Aspen priest to pedal across America |

Aspen priest to pedal across America

Karl Herchenroeder
The Aspen Times
Starting June 1, Father John Hilton will embark on a 3,500-mile bike ride across America's northern-most highway, traveling from Anacortes, Washington to Bar Harbor, Maine.

Starting June 1, the Rev. John Hilton will embark on a 3,500-mile bike ride across America’s northern-most highway, traveling from Anacortes, Washington, to Bar Harbor, Maine.

Known in certain circles as “the pedaling priest,” St. Mary Catholic Church’s pastor will look to complete the trip in about eight weeks, pushing his Parlee Z-Zero about 90 miles a day while carrying around 14 pounds of gear. He’ll stay in motels along the way, reaching out to locals about the best roads to take.

Hilton, a Boulder native who turns 60 in August, admitted recently at The Aspen Times office that the longest trip he’s taken is a weeklong, 600-mile loop through Wyoming, Utah and Idaho. But if that trip was any indicator, Hilton is up for the challenge.

“That went really well,” Hilton said. “I loved it. I got to the last day, the seventh day, and didn’t want it to end.”

This summer’s trip, he said, will come with a certain amount of unknown, as he’s uncertain how his knees, back and body will hold up. Hilton wants to complete the trip as a personal challenge while also raising awareness for St. Mary Catholic Church. The organization currently is planning a $4 million renovation and $3.8 million expansion of its Main Street building. So far, the group has raised about $4 million toward the effort, which Hilton regarded as remarkable, given the small pool of donors. This summer, the church will expand its fundraising effort to the entire parish and Aspen community. Hilton hopes a conference center envisioned in the expansion will draw America’s best spiritual leaders to Aspen.

“Our goal is — along with some of the other congregations in town — making Aspen more and more a spiritual destination,” Hilton said. “How to be engaged in the world and what does it mean to live a moral life.”

The church is teaming with the Avila Institute for Spiritual Formation, a group that will assist in fundraising and bringing four annual workshops to Aspen. During each day of Hilton’s trip, the group plans to post the pastor’s reflections on its website, Spiritual, which has about 30,000 international subscribers.

Dan Burke, president and founder of the institute, said he met Hilton at the suggestion of a St. Mary staff member who also is a professor at the institute. Burke said the two of them hit it off right away.
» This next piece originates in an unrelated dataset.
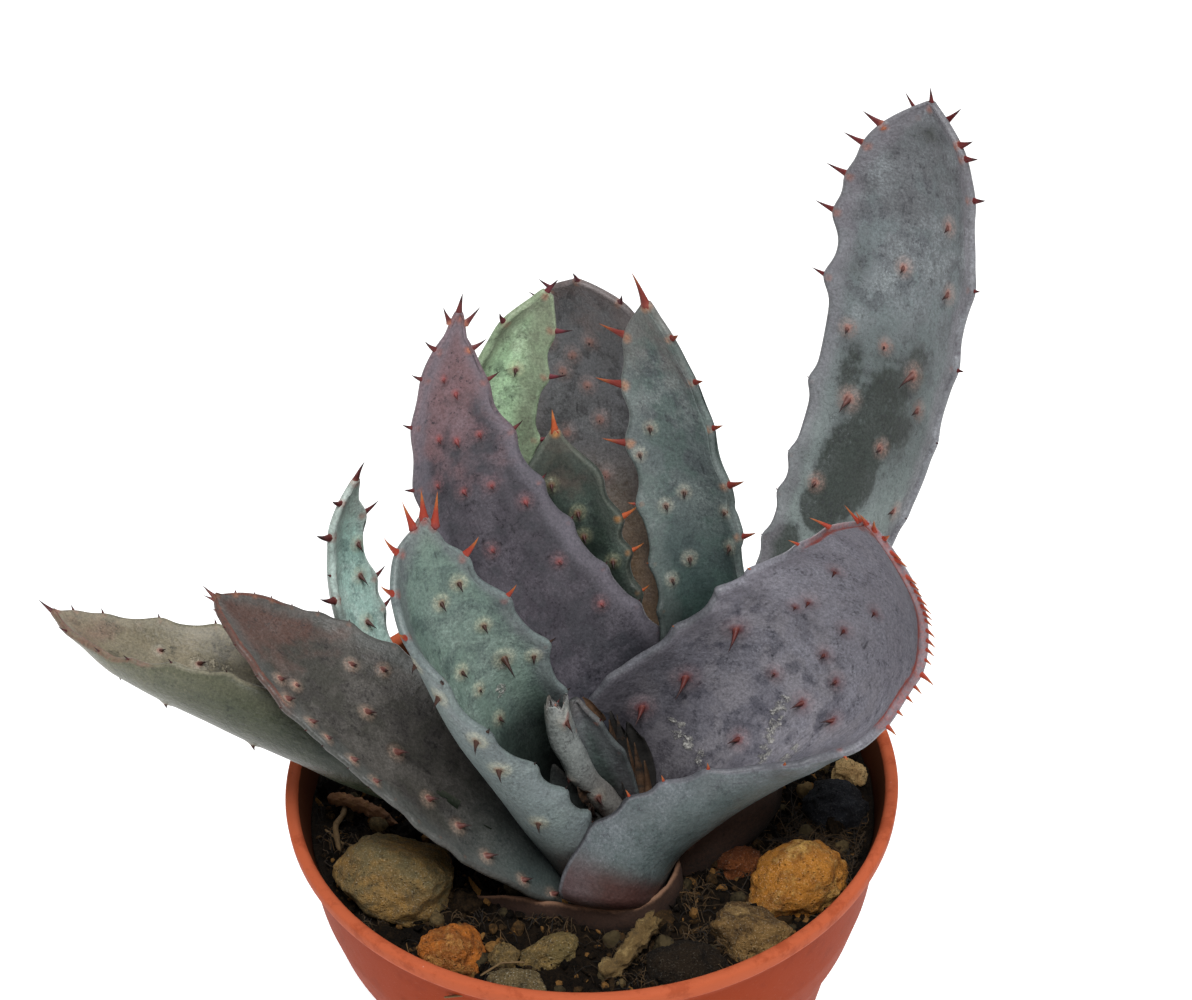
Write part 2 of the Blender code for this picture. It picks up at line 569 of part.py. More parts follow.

“I really loved his vision,” said Burke, an award-winning author on Catholic spirituality, business strategy and technology. “He has a deep desire to serve the Aspen community well. … Aspen’s an amazing place with pretty interesting people. We’re excited about serving the community and interacting with Catholics and others who are interested in Catholic spirituality.”

Hilton’s route, as planned, will take him through: Sandpoint, Idaho; Kalispell, Montana; Glacier National Park; Minot, North Dakota; Duluth, Minnesota; Green Bay, Wisconsin; a ferry ride across Lake Michigan; Ontario, Canada; Niagara Falls; the Eerie Canal in New York; the Adirondacks; and finally Bar Harbor, Maine.